## [Stated exercise]
Look through the data below and extract, unchanged, the lines from the one that contains "The OpenSCAD and" to the one that contains "return [distance *", both included.

** start of Data provided **

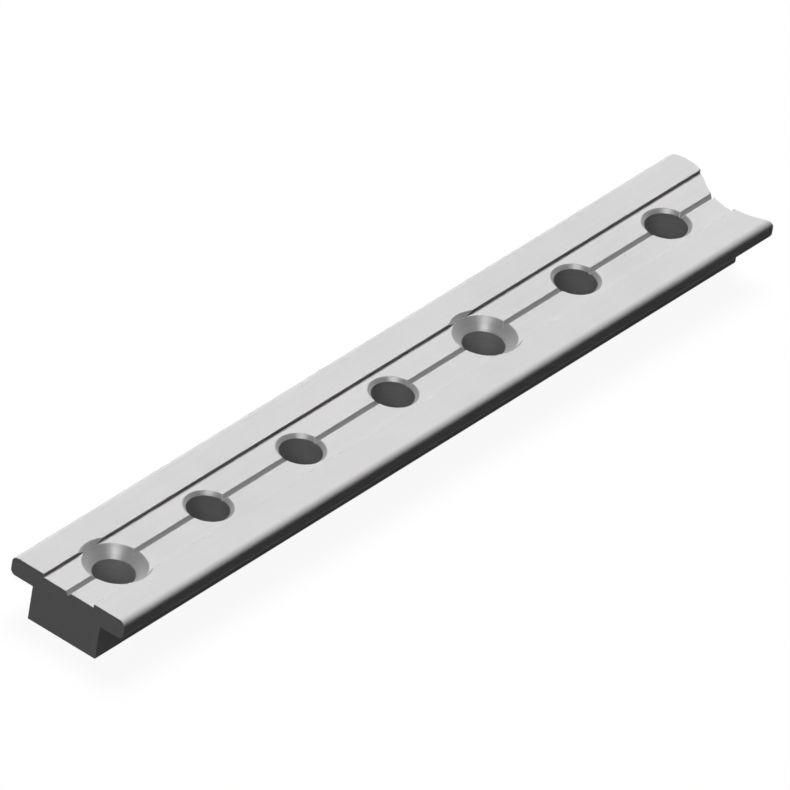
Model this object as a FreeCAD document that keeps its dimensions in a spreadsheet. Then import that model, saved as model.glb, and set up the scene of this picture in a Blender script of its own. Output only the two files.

** end of Data provided **
** start of Data provided **

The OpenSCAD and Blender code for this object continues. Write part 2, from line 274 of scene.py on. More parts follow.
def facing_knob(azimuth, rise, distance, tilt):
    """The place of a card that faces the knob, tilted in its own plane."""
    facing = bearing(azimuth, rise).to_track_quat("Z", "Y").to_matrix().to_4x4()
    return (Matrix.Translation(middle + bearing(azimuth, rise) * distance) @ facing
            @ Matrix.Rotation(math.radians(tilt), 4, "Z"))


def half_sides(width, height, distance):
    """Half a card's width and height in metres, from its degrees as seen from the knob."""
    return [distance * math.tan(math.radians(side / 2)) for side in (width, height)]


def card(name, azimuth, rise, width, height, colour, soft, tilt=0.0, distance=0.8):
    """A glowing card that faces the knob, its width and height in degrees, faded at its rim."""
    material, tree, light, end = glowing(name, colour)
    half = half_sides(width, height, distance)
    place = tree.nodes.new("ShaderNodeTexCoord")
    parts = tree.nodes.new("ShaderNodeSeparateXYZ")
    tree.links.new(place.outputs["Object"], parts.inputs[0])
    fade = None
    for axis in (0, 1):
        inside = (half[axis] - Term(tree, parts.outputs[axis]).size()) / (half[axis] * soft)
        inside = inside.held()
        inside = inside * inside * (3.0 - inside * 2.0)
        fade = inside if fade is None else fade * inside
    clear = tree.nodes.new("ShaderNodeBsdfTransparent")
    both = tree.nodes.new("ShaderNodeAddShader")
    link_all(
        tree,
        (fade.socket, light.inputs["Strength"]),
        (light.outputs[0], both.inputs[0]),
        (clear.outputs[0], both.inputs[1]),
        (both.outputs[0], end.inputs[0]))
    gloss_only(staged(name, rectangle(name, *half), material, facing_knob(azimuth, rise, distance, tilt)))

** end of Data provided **

## [Solution]
The OpenSCAD and Blender code for this object continues. Write part 2, from line 274 of scene.py on. More parts follow.
def facing_knob(azimuth, rise, distance, tilt):
    """The place of a card that faces the knob, tilted in its own plane."""
    facing = bearing(azimuth, rise).to_track_quat("Z", "Y").to_matrix().to_4x4()
    return (Matrix.Translation(middle + bearing(azimuth, rise) * distance) @ facing
            @ Matrix.Rotation(math.radians(tilt), 4, "Z"))


def half_sides(width, height, distance):
    """Half a card's width and height in metres, from its degrees as seen from the knob."""
    return [distance * math.tan(math.radians(side / 2)) for side in (width, height)]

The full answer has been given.